Dimitri Halkidis investigates why the Greeks and the Turks eschew the time-honoured value of 'love thy neighbour' in favour of hate driven by years of violence and bloodshed and how this hatred somehow transcends borders and continents.

I'm watching 'My Big Fat Greek Wedding' again. My parents sit beside me and laugh, as do I. “It's true!” My father exclaims. “All of it!” He's a stocky fellow, much like the dad in the movie. A bit unlearned in the customs of his adopted country but by no means naïve. My mum agrees for the most part, except for when the spitting starts. “We don't spit that much,” she says. There's no mention of the crazy grandmother wielding the knife and raving about the Turks, because there's nothing to dispute.

“Your papou (grandfather) was a baby when the Turks forced the Pontians from their homes and back to Greece.” My dad says. I've asked him the Golden Question: Why do you hate the Turks? And to be fair he's given me a few solid answers. This is the main point of contention, I realize. We're not simply blowing hot air when we trumpet the hatred between our two peoples to anyone who will listen. There is a real bone to pick but hopefully by uncovering the root of the problem, the healing process can begin. “He told me many years ago that he was nearly killed by Turkish soldiers because he would not stop crying. His mother had to hide him in sheets from the guns.” He says in slightly fractured English. I've heard this story before but I let him continue. “We don't hate the Turks; they hate us because they are jealous of us.” He continues. I ask him why he thinks that way. “Because no matter what they do, they attack us and kill us and try and stop us, but no matter what Greeks are always better in everything than them.” He replies.

In 1914, Over 500,000 Greek citizens occupying the territory of Pontus, which neighbours the Black Sea on the Turkish coast, were displaced and forced to march to Greece, some 1200 kilometres away. Just over half the Greeks survived the march, and to this day Turkey refuses to acknowledge those dead, claiming that its actions weren't genocidal. My great-grandparents were part of that exodus; leaving behind most of their belongings, their friends and their lives they were made to march the same distance as Melbourne to Brisbane. This, along with the culmination of over two thousand years of near-continual bloodshed has created a very bitter relationship between the two nations.

It hasn't been a pretty history for Greece. I look at my auntie's phone number written down in my father's phone book before me and remember what she was like when I was a child: loving, caring (she taught me to play to cards, bless her) and she hates the Turks. I look at my uncle's number below hers.
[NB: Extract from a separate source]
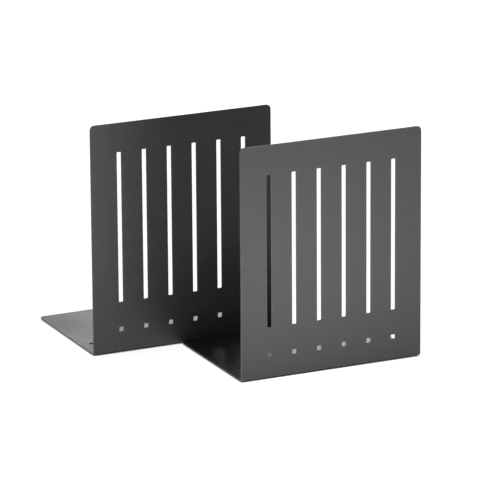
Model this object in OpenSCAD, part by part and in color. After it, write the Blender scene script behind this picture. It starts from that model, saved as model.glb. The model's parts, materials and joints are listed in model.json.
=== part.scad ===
// A pair of L-shaped steel book ends, each bent from one sheet, with anti-slip pads under its foot.
// +Z is up and the uprights face -Y, so each foot runs back along +Y from the bend.
// The origin is at the bottom centre of the pair, on the surface that the pads stand on.

/* [Sheet] */
// Width of each book end
sheet_w = 200; // [150:1:260]
// Height of the upright above the underside of the foot
upright_h = 240; // [220:1:320]
// Depth of the foot, from the front of the upright to the foot's far edge
foot_d = 145; // [100:1:200]
// Thickness of the steel sheet
sheet_t = 1; // [0.8:0.1:2]
// Inside radius of the bend
bend_r = 1; // [0.5:0.1:3]
// Radius of the four free corners
corner_r = 5; // [2:0.5:15]

/* [Slots] */
// Number of slots in the upright
slot_count = 6; // [2:1:6]
// Distance between neighbouring slot centres
slot_pitch = 27.5; // [12:0.5:28]
// Width of a slot
slot_w = 4.5; // [3:0.5:8]
// Length of a slot
slot_h = 157; // [60:0.5:160]
// Height of the slots' lower ends above the underside of the foot
slot_z = 52.5; // [40:0.5:55]
// Radius of the slot corners
slot_corner_r = 0.8; // [0.2:0.1:1.4]
// Side of the square hole under each slot
square_w = 4.5; // [3:0.5:8]
// Height of the square holes' centres above the underside of the foot
square_z = 23.75; // [12:0.25:30]

/* [Foot holes] */
// Diameter of the two round holes in the foot
hole_d = 5; // [3:0.5:8]
// Distance from the side edge to a hole's centre
hole_inset = 12.5; // [8:0.5:30]
// Distance from the front of the upright to the holes' centres
hole_y = 35; // [30:0.5:60]

/* [Pads] */
// Diameter of an anti-slip pad
pad_d = 12; // [8:0.5:14]
// Thickness of an anti-slip pad
pad_t = 1; // [0.5:0.1:3]
// Distance from the edges of the foot to a pad's centre
pad_inset = 14; // [12:0.5:16]

/* [Pair] */
// How far the right book end stands to the side of the left one
pair_shift = 97.5; // [0:0.5:300]
// Clearance between the right foot's far edge and the left upright
pair_gap = 0.3; // [0.3:0.1:50]

/* [Hidden] */
$fn = 64;

// Outside radius of the bend, which is also where both flat stretches of the sheet begin
bend_out_r = bend_r + sheet_t;
// How far the right upright stands in front of the left one
pair_step = foot_d + pair_gap;

// Where the front left corner of each book end stands
left_at = [-(sheet_w + pair_shift) / 2, (pair_step - foot_d) / 2, pad_t];
right_at = left_at + [pair_shift, -pair_step, 0];

// Each pad as its name and its centre on the foot, from the front left corner
pad_places = [
    ["front_left", [pad_inset, pad_inset]],
    ["front_right", [sheet_w - pad_inset, pad_inset]],
    ["back_left", [pad_inset, foot_d - pad_inset]],
    ["back_right", [sheet_w - pad_inset, foot_d - pad_inset]]
];

// A rectangle centred on x = 0 and standing on y = 0, with all four corners rounded
module rounded_slot(w, h, r) {
    translate([-w / 2, r]) square([w, h - 2 * r]);
    translate([r - w / 2, 0]) square([w - 2 * r, h]);
    for (x = [r - w / 2, w / 2 - r], y = [r, h - r])
        translate([x, y]) circle(r);
}

// The outline of one flat stretch of sheet, from the bend to its free edge with two rounded corners
module flange_outline(reach) {
    translate([0, bend_out_r]) square([sheet_w, reach - corner_r - bend_out_r]);
    translate([corner_r, bend_out_r]) square([sheet_w - 2 * corner_r, reach - bend_out_r]);
    for (x = [corner_r, sheet_w - corner_r])
        translate([x, reach - corner_r]) circle(corner_r);
}

// The slots, with one square hole under each, centred across the sheet
module upright_cutouts() {
    for (i = [0 : slot_count - 1]) {
        x = sheet_w / 2 + (i - (slot_count - 1) / 2) * slot_pitch;
        translate([x, slot_z]) rounded_slot(slot_w, slot_h, slot_corner_r);
        translate([x - square_w / 2, square_z - square_w / 2]) square(square_w);
    }
}

// The standing stretch of the sheet, with its front face on y = 0
module upright() {
    translate([0, sheet_t, 0]) rotate([90, 0, 0]) linear_extrude(sheet_t) difference() {
        flange_outline(upright_h);
        upright_cutouts();
    }
}

// The lying stretch of the sheet, with its underside on z = 0
module foot() {
    linear_extrude(sheet_t) difference() {
        flange_outline(foot_d);
        for (x = [hole_inset, sheet_w - hole_inset])
            translate([x, hole_y]) circle(d = hole_d);
    }
}

// The quarter ring that joins the upright and the foot
module bend() {
    rotate([90, 0, 90]) linear_extrude(sheet_w) translate([bend_out_r, bend_out_r]) intersection() {
        difference() {
            circle(bend_out_r);
            circle(bend_r);
        }
        translate([-bend_out_r, -bend_out_r]) square(bend_out_r);
    }
}

// One book end, with its front left corner at the origin and its underside on z = 0
module bookend() {
    color("#3f4042") union() {
        upright();
        bend();
        foot();
    }
}

// One anti-slip pad, with its top stuck to the underside of the foot
module pad(centre) {
    color("#19191a") translate([centre.x, centre.y, -pad_t]) cylinder(h = pad_t, d = pad_d);
}

module left_bookend() { translate(left_at) bookend(); }
module right_bookend() { translate(right_at) bookend(); }

left_bookend();
right_bookend();
for (side = [["left_pad_", left_at], ["right_pad_", right_at]], place = pad_places)
    translate(side[1]) pad(place[1]);
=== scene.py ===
# A pair of powder-coated sheet-steel book ends on a pale floor. Everything is in metres, +Z up.
import json
import math

import bpy
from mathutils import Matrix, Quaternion, Vector
from mathutils.geometry import delaunay_2d_cdt


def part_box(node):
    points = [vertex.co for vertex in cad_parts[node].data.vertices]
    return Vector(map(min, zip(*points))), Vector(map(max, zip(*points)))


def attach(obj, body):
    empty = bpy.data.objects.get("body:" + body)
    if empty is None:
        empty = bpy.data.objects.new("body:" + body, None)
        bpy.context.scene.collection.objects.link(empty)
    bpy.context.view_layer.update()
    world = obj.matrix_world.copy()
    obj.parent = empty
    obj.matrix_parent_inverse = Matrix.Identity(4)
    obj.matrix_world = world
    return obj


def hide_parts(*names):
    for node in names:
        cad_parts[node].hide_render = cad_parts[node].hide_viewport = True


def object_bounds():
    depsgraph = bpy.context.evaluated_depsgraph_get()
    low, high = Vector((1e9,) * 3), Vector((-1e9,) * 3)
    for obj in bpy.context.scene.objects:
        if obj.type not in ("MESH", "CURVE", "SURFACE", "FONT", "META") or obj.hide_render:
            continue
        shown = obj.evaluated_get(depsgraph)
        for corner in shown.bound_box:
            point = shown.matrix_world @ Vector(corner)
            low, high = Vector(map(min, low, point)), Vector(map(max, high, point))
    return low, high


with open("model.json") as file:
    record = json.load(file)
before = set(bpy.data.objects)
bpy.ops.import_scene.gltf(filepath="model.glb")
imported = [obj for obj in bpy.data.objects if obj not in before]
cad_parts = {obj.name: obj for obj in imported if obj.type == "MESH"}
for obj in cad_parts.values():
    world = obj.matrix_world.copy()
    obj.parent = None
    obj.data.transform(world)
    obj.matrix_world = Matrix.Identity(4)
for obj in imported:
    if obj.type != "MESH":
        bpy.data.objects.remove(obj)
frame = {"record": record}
cad_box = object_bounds()

MM = 0.001

# ---- Sizes of the bent sheet ----------------------------------------------------------------------

SHEET_T = 1.0 * MM  # thickness of the steel
BEND_R = 1.0 * MM  # inside radius of the bend
CORNER_R = 5.0 * MM  # the four free corners

SLOT_COUNT = 6
SLOT_PITCH = 27.5 * MM
SLOT_W, SLOT_H = 4.5 * MM, 157.0 * MM
SLOT_Z = 52.5 * MM  # lower ends of the slots above the underside of the foot
SLOT_CORNER_R = 0.8 * MM
SQUARE_W = 4.5 * MM
SQUARE_Z = 23.75 * MM  # middle of the square holes above the underside of the foot
SQUARE_CORNER_R = 0.3 * MM

HOLE_D = 5.0 * MM
HOLE_INSET = 12.5 * MM  # from the side edge to the centre of a hole in the foot
HOLE_Y = 35.0 * MM  # from the front of the upright to the centre of a hole in the foot

EDGE_R = 0.22 * MM  # rounding that the coat gives to every cut edge
EDGE_BAND = 1.4 * MM  # how far in from an edge the coat is thinner
CORNER_STEPS = 10
EDGE_STEPS = 4
BEND_STEPS = 12
SAME_ROW = 1e-7  # points of one row of the bend are this close in height
SAME_POINT = 1e-9  # the triangulation merges points closer than this

MID_R = BEND_R + SHEET_T / 2
BEND_OUT_R = BEND_R + SHEET_T
BEND_LENGTH = MID_R * math.pi / 2


# ---- The bent sheet as a flat blank, folded up ----------------------------------------------------


def fold(x, v, h):
    """Where a point of the flat blank lies once it is bent, with its outward normal and tangent.

    v runs from the foot's far edge through the bend (0 to BEND_LENGTH) up the upright. h is the
    distance out of the middle of the sheet, towards the upright's front and the foot's underside."""
    angle = min(max(v / MID_R, 0.0), math.pi / 2)
    normal = Vector((0.0, -math.sin(angle), -math.cos(angle)))
    along = Vector((0.0, -math.cos(angle), math.sin(angle)))
    beyond = v - angle * MID_R
    place = Vector((x, BEND_OUT_R, BEND_OUT_R)) + (MID_R + h) * normal + beyond * along
    return place, normal, along


def rounded_loop(centre, half_size, corner_r, grow=0.0, rows=()):
    """Points round a rectangle with rounded corners, counter-clockwise, each with its outward way.

    grow moves the outline out, and rows are heights where both upright sides get an extra point."""
    loop = []
    signs = ((1, 1), (-1, 1), (-1, -1), (1, -1))
    first_step = 1 if corner_r >= half_size[0] else 0  # on a full circle the quarters share an end
    for quarter, (side_x, side_y) in enumerate(signs):
        middle = Vector(
            (
                centre[0] + side_x * (half_size[0] - corner_r),
                centre[1] + side_y * (half_size[1] - corner_r),
            )
        )
        for i in range(first_step, CORNER_STEPS + 1):
            angle = math.pi / 2 * (quarter + i / CORNER_STEPS)
            way = Vector((math.cos(angle), math.sin(angle)))
            loop.append((middle + (corner_r + grow) * way, way))
        if quarter in (1, 3):
            way = Vector((side_x, 0.0))
            x = centre[0] + side_x * (half_size[0] + grow)
            order = sorted(rows, reverse=(quarter == 1))
            loop.extend((Vector((x, y)), way) for y in order)
    return loop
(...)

He's hilarious with a heart of gold and an undying hatred of Turks. Moving on to the oldest auntie in the family. She... she just hates the Turks. My oldest uncle. Mellow to the point of being furniture. Hates the Turks. And so it continues like this and to be fair, I can't blame them.
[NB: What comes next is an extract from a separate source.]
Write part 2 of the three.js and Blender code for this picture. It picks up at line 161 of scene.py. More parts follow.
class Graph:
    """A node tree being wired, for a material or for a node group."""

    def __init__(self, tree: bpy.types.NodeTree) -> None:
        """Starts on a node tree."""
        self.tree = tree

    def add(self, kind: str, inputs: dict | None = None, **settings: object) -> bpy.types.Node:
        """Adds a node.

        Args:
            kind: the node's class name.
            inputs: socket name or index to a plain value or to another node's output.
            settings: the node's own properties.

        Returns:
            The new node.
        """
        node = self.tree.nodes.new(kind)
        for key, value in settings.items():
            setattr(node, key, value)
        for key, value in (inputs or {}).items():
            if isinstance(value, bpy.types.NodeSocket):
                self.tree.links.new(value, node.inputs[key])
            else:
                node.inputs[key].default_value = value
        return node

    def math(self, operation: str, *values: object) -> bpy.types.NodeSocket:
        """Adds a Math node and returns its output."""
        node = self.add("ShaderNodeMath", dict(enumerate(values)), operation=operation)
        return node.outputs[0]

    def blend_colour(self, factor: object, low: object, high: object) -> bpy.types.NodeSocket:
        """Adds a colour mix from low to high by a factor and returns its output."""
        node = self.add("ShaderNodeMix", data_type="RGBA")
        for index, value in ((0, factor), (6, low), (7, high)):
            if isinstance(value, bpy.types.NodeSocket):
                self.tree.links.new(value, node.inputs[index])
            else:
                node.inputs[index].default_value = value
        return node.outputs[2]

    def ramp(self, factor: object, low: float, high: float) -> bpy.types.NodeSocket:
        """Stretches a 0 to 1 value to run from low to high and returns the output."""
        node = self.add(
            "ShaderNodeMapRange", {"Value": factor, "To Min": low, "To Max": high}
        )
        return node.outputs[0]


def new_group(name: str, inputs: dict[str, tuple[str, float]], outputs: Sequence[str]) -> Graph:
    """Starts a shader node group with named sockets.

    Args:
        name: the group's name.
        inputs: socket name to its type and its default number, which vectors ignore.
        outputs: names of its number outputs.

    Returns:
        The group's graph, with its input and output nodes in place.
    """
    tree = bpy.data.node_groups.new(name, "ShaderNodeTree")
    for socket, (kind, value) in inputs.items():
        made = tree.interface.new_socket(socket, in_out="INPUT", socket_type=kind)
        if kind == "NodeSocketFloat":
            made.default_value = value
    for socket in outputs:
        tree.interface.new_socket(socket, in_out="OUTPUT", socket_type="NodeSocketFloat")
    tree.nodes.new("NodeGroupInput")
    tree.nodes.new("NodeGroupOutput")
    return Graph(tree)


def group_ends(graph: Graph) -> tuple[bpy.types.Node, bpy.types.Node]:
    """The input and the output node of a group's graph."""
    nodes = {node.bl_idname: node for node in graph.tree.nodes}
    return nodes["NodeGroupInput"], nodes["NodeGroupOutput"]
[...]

But try and get a balanced viewpoint from them and you might as well be writing for Fox News.

This is the dilemma I'm faced with at the moment. I know what they're going to say, and I can write it here without fear of misquoting them. “I hate the Turks.” So should I even bother interviewing them? The answer is yes. After all, I'm not hunting the 'what' of this issue, but instead the 'why', and although even that seems pretty straightforward, it can do no harm to ask.
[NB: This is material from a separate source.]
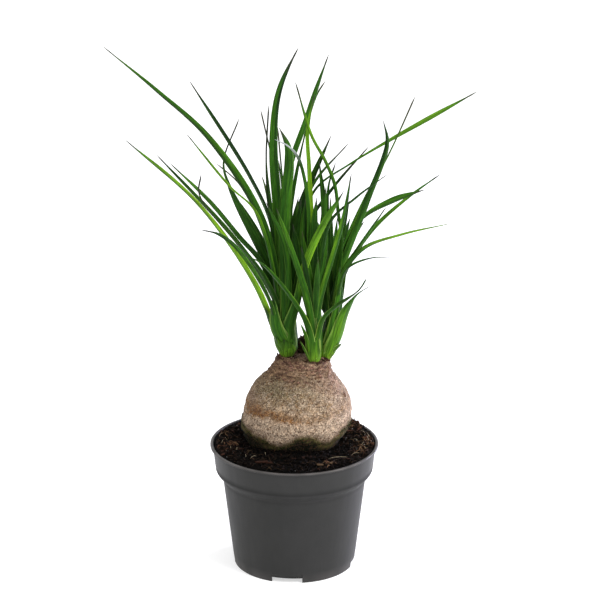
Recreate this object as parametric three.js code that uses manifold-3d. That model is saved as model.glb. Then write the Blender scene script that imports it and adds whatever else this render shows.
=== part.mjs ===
// A potted ponytail palm: a round nursery pot full of soil, a swollen trunk base half sunk in the soil,
// and three heads of long narrow leaves on top of it.
// Millimetres. The origin is on the pot's axis, at the level that the pot stands on.
// +Z is up and -Y is the front.

import * as THREE from "three";
import { mergeVertices } from "three/addons/utils/BufferGeometryUtils.js";
import Module from "manifold-3d";

const wasm = await Module();
wasm.setup();

// Driving dimensions of the pot
const rimRadius = 60;
const potHeight = 90.5;
const footRadius = 43.3;
const wall = 1.2;
const lipThickness = 1.6;
const lipWidth = 2.2;
const lipRounding = 0.4;
const collarTopRadius = 58.4;
const collarLowRadius = 56.3;
const collarLowHeight = 72.5;
const bodyTopRadius = 51;
const bodyTopHeight = 64;
const floorUnderside = 4.6;
const floorThickness = 1.4;
const potSides = 40;
const drainHoleRadius = 3.4;
const drainHoleCircle = 29;
const drainHoleCount = 8;
const postSides = 10;
const notchCount = 4;
const notchWidth = 22;
const notchHeight = 3.8;
const firstNotchDegrees = -97;

// Driving dimensions of the soil
const clearance = 0.3;
const soilLevel = 88.8;
const frontMound = { middle: [-2, -24], rise: 3.9, spread: 17 };
const backHeap = { middle: [40, 34], rise: 2.6, spread: 15 };
const soilLumps = 0.5;
const lumpLengths = [4.1, 3.7, 2.3, 5.2];
const soilShares = [0.92, 0.84, 0.76, 0.68, 0.6, 0.5];
const trunkClearance = 0.4;

// Driving dimensions of the trunk base
const trunkDepthRatio = 0.92;
const trunkMiddleDepth = 10;
const trunkSides = 30;
const trunkLumps = 0.012;
const neckTop = 152.5;
const seatDepth = 3;
const seatPlay = 0.75;
const seatTop = neckTop + 9;
const rootCount = 6;
const rootRadius = 4.2;
const rootTaper = 0.65;
const rootLength = 46;
const shortRootShare = 0.8;
const rootStart = { out: 6, up: 8 };
const rootSpread = { knee: 10, tip: 13, kneeDrop: 0.45 };
const rootSides = 7;

// Driving dimensions of the leaves
const bladeThickness = 0.9;
const bladeStep = 24;
const outerSheathWidth = 11;
const innerSheathWidth = 6.5;
const sheathReach = 26;
const shortSheathShare = 0.45;
const outerRoot = 7;
const innerRoot = 15;
const claspSpan = 15;
const outerOffsets = { root: 2.2, side: 4.6 };
const innerOffsets = { root: 0.8, side: 2.6 };
const straightening = 0.12;
const foldDepth = 0.16;
const tipWidth = 0.9;
const tipThinning = 0.25;
const goldenShare = 0.618034;
const fusedDetail = 0.03;

const degree = Math.PI / 180;

// How a leaf's width runs, as factors at even steps from its base to its tip. A slim leaf draws out to a
// long point, an even one keeps its width nearly to the tip, and a late one shows its edge lower down and
// its face further out.
const forms = {
  plain: [1, 1, 1, 0.98, 0.94, 0.86, 0.74, 0.5, 0],
  slim: [1, 1, 1, 1, 0.95, 0.75, 0.33, 0.16, 0],
  even: [1, 1, 1, 1, 1, 0.98, 0.92, 0.75, 0],
  late: [1, 1, 0.9, 0.7, 0.45, 0.5, 0.9, 1, 0],
};

// Closed rings of the trunk base, from the bottom up: height, middle in X, and half width.
const trunkRings = [
  [60, 0, 13],
  [66, -0.5, 20.5],
  [74, -1, 27],
  [82, -1, 31],
  [88, -0.8, 32.8],
  [93, -0.2, 34.8],
  [98, 0.8, 37.4],
  [103, 1.5, 38.9],
  [109, 2, 38.9],
  [116, 2.4, 37.7],
  [123, 2.5, 35.6],
  [130, 2.6, 32.2],
  [136, 3.1, 27.4],
  [140, 4, 23.6],
  [143, 4.6, 21.4],
  [144.5, 5, 21.6],
  [147, 5.4, 19.6],
  [148.5, 5.6, 19.8],
  [151, 5.8, 18.4],
  [neckTop, 5.9, 17],
];

// The dark stub of the first stem, which was cut off: it stands between the heads.
const cutStem = { middle: [6, 19], radius: 4.6, top: 163, slope: 0.35, taper: 0.12, sides: 10 };

// The heads: where each one's axis starts, where it points, and its girth, a factor on the radius above
// the seat. Below them is the radius of the clasped base by height.
const heads = {
  left: { base: [-4.4, 10, neckTop - seatDepth], top: [-8, 10, 200], girth: 1.2 },
  front: { base: [14, 0.5, neckTop - seatDepth], top: [14.5, -6, 200], girth: 0.85 },
  right: { base: [22.5, 8, neckTop - seatDepth], top: [30, 11, 200], girth: 1 },
};
const headRings = [
  [0, 4.2],
  [3, 4.8],
  [8, 5.8],
  [16, 6.5],
  [30, 6.6],
  [46, 5.2],
  [60, 2.6],
  [68, 1],
];
const headSides = 12;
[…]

I'm talking to my card-counting auntie. She's living in Greece now, soaking in the Mediterranean sunlight and carrying her seventy-year-old bones to and from the beach every Summer day. She's tiny, less than half my size but a peculiar oddity of hers is to always fuss about how much food I'm eating and whether I'm a 'healthy weight'. When the small-talk and the dozen reassurances that I'm eating well are out of the way I strike with the Golden Question. I felt the world drop in temperature as she hears that word. “Tourki (Turks)” She says with more venom than the Black Mamba snake of South Africa. This is a woman who is considered by the whole family as the only person to be able to start World War Three and get away with it. She can be a valuable ally or a deadly nemesis and my heart ached for the Turkish populace. “They kill us and rape us and for four hundred years they took over Greece! They kill our people the Pontians, and they don't even care!” It sounded like a rant, but I knew better. A rant is a speech fueled by anger and spoken like there is no filter between the brain and the mouth, something that can be regretted later. My auntie spoke with conviction and with certainty. I know that once this telephone call is over, she wouldn't regret telling me these things because that is what she truly felt. She continues for a good few minutes, telling me why the Turks deserve to be hated and when I finally hang up I feel a bit out of breath, even though I wasn't the one doing the talking.

We've been fed on the glory of the Greece of yore. Where three hundred Spartans stood against two million Persians at Thermopylae; where Alexander the Great conquered the entire known world without a single battle lost; where the Olympics and Democracy were born. Then the more we grew, the more of the unpleasant truth we discovered. There were ten thousand Greek soldiers, and two hundred thousand Persians, and we lost. Alexander the Great was a womanizer, a wife beater and probably had an Oedipus complex. The Olympics were highly misogynistic, with married women executed if they managed to sneak in and watch. And finally, women weren't even allowed to vote; they called it Democracy, I call it Iran. Despite this, Greek nationalistic pride burns brightly in just about every Greek Australian, and with this pride comes a sense of responsibility - I've discovered -  to inherit the hatreds of our forefathers simply because they were Greek. We hate because we were told to hate, because it's our duty as Greeks to hate. Likewise for the Turkish. Since when does hating someone make you more Greek than Con at the Souvlaki shop who is indifferent to matters involving political figures half the world away? Sadly, this is the mentality of a lot of Greek Australians that I've spoken to and befriended when I went to Greek school.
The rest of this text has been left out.